- Born: John Henry Relethford
- Education: State University of New York at Albany (Ph.D., 1980)
- Awards: 2017 Gabriel Lasker Distinguished Service Award from the American Association of Physical Anthropologists
- Scientific career
- Fields: Biological anthropology
- Institutions: State University of New York at Oneonta
- Thesis: Population structure and anthropometric variation in rural Western Ireland (1980)

= John Relethford =

American anthropologist

John H. Relethford is an American biological anthropologist and Distinguished Teaching Professor in the Department of Anthropology at the State University of New York at Oneonta (SUNY Oneonta). He is also an adjunct professor at Binghamton University.

==Education and career==
Relethford received his Ph.D. from the State University of New York at Albany in 1980. Before joining SUNY Oneonta, he was a postdoctoral researcher in the Department of Genetics at the Southwest Foundation for Biomedical Research.
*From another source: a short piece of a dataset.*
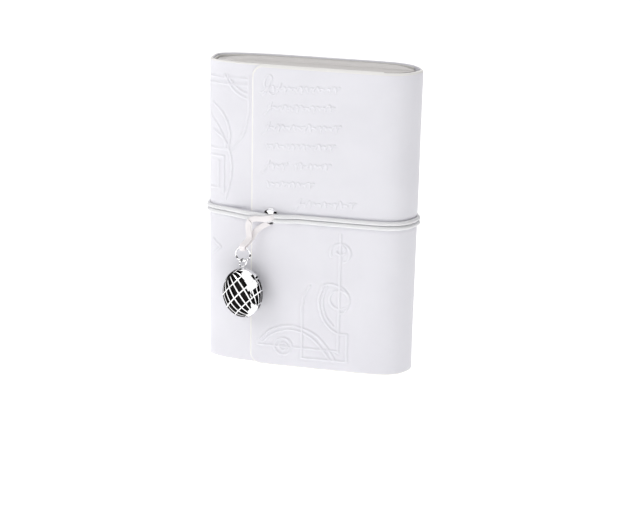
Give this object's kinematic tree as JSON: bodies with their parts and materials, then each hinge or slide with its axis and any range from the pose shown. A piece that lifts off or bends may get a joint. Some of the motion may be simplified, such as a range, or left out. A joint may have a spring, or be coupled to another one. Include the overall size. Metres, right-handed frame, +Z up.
{
  "type": "wrap cover pocket journal",
  "caption": "Upright pocket journal in a soft white embossed wrap cover, closed by a doubled cord over a grooved stud, with a latticed globe charm on a lace.",
  "frame": {"origin": "standing edge of the back cover, at mid-width and half way through the leather", "axes": "+Z up along the cover's height, +X from the spine to the fore-edge, +Y out of the back cover, so the front faces -Y"},
  "size_m": [0.1196, 0.046, 0.17],
  "materials": {
    "cover_leather": "soft matt, finely grained, blind embossed",
    "endpaper": "matt",
    "page_paper": "matt",
    "thread": "matt",
    "cord": "satin",
    "lace": "soft matt",
    "silver": "polished",
    "blackened_silver": "blackened"
  },
  "bodies": {
    "root": {"back_cover": "cover_leather", "endpaper_rear": "endpaper", "sheets_rear_1": "page_paper", "sheets_rear_2": "page_paper", "sheets_rear_3": "page_paper", "sheets_rear_4": "page_paper", "binding_thread": "thread", "cord_back_upper": "cord", "cord_back_lower": "cord"},
    "front_cover_body": {"front_cover": "cover_leather", "endpaper_front": "endpaper", "cord_front_upper": "cord", "cord_front_lower": "cord"},
    "cord_loop_body": {"cord_loop": "cord"},
    "flap_body": {"flap": "cover_leather", "stud_cap": "silver", "stud_post": "silver", "stud_washer": "silver", "cord_flap_upper": "cord", "cord_flap_lower": "cord"},
    "sheets_1_body": {"sheets_front_1": "page_paper"},
    "sheets_2_body": {"sheets_front_2": "page_paper"},
    "sheets_3_body": {"sheets_front_3": "page_paper"},
    "sheets_4_body": {"sheets_front_4": "page_paper"},
    "lace_body": {"charm_lace": "lace"},
    "ring_body": {"jump_ring": "silver"},
    "globe_body": {"charm_bail": "silver", "globe_cage": "silver", "globe_land_north": "silver", "globe_land_south": "silver", "globe_core": "blackened_silver"}
  },
  "joints": [
    {"name": "front_cover_open", "type": "hinge", "parent": "root", "child": "front_cover_body", "pos_m": [-0.05745, -0.0137, 0.085], "axis": [0, 0, -1], "range_deg": [0, 178], "deforming": ["front_cover", "endpaper_front", "sheets_front_1", "sheets_front_2", "sheets_front_3", "sheets_front_4", "cord_front_upper", "cord_front_lower", "cord_loop", "cord_back_upper", "cord_back_lower"]},
    {"name": "flap_open", "type": "hinge", "parent": "root", "child": "flap_body", "pos_m": [0.05745, -0.0137, 0.085], "axis": [0, 0, 1], "range_deg": [0, 178], "deforming": ["cord_flap_upper", "cord_flap_lower"]},
    {"name": "cord_unhook", "type": "hinge", "parent": "front_cover_body", "child": "cord_loop_body", "pos_m": [-0.034, -0.02892, 0.087], "axis": [0, 0, -1], "range_deg": [0, 65]},
    {"name": "sheets_1_turn", "type": "hinge", "parent": "root", "child": "sheets_1_body", "pos_m": [-0.05745, -0.0137, 0.085], "axis": [0, 0, -1], "range_deg": [0, 178]},
    {"name": "sheets_2_turn", "type": "hinge", "parent": "root", "child": "sheets_2_body", "pos_m": [-0.05745, -0.0137, 0.085], "axis": [0, 0, -1], "range_deg": [0, 178]},
    {"name": "sheets_3_turn", "type": "hinge", "parent": "root", "child": "sheets_3_body", "pos_m": [-0.05745, -0.0137, 0.085], "axis": [0, 0, -1], "range_deg": [0, 178]},
    {"name": "sheets_4_turn", "type": "hinge", "parent": "root", "child": "sheets_4_body", "pos_m": [-0.05745, -0.0137, 0.085], "axis": [0, 0, -1], "range_deg": [0, 178]},
    {"name": "lace_swing", "type": "hinge", "parent": "flap_body", "child": "lace_body", "pos_m": [-0.0288, -0.03565, 0.084], "axis": [0, 1, 0], "range_deg": [-20, 20]},
    {"name": "ring_swing", "type": "hinge", "parent": "lace_body", "child": "ring_body", "pos_m": [-0.0338, -0.03565, 0.07105], "axis": [0, 1, 0], "range_deg": [-10, 10]},
    {"name": "globe_swing", "type": "hinge", "parent": "ring_body", "child": "globe_body", "pos_m": [-0.0338, -0.03565, 0.06305], "axis": [-1, 0, 0], "range_deg": [0, 60]}
  ],
  "couplings": [
    {"joint": "sheets_1_turn", "follows": "front_cover_open", "ratio": 0.97},
    {"joint": "sheets_2_turn", "follows": "front_cover_open", "ratio": 0.945},
    {"joint": "sheets_3_turn", "follows": "front_cover_open", "ratio": 0.92},
    {"joint": "sheets_4_turn", "follows": "front_cover_open", "ratio": 0.895}
  ]
}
He was named a Distinguished Teaching Professor in 1998. From 2006 to 2007, he was the president of the American Association of Physical Anthropologists.

==Research==
Relethford's research focuses on human population genetics and the evolutionary origin of modern humans. For example, he has proposed his own version of the "Out of Africa" model, the standard theory for the evolution of modern humans; he has described his model as placing human origins "mostly out of Africa".

==Honors and awards==
Relethford received the Chancellor's Award for Excellence in Teaching in 1994–1995, and the first recipient of SUNY Oneonta's Susan Sutton Smith Prize for Academic Excellence in 1995. In 2001, he was elected a fellow of the American Association for the Advancement of Science. In 2017, he received the American Association of Physical Anthropologists' Gabriel Lasker Distinguished Service Award.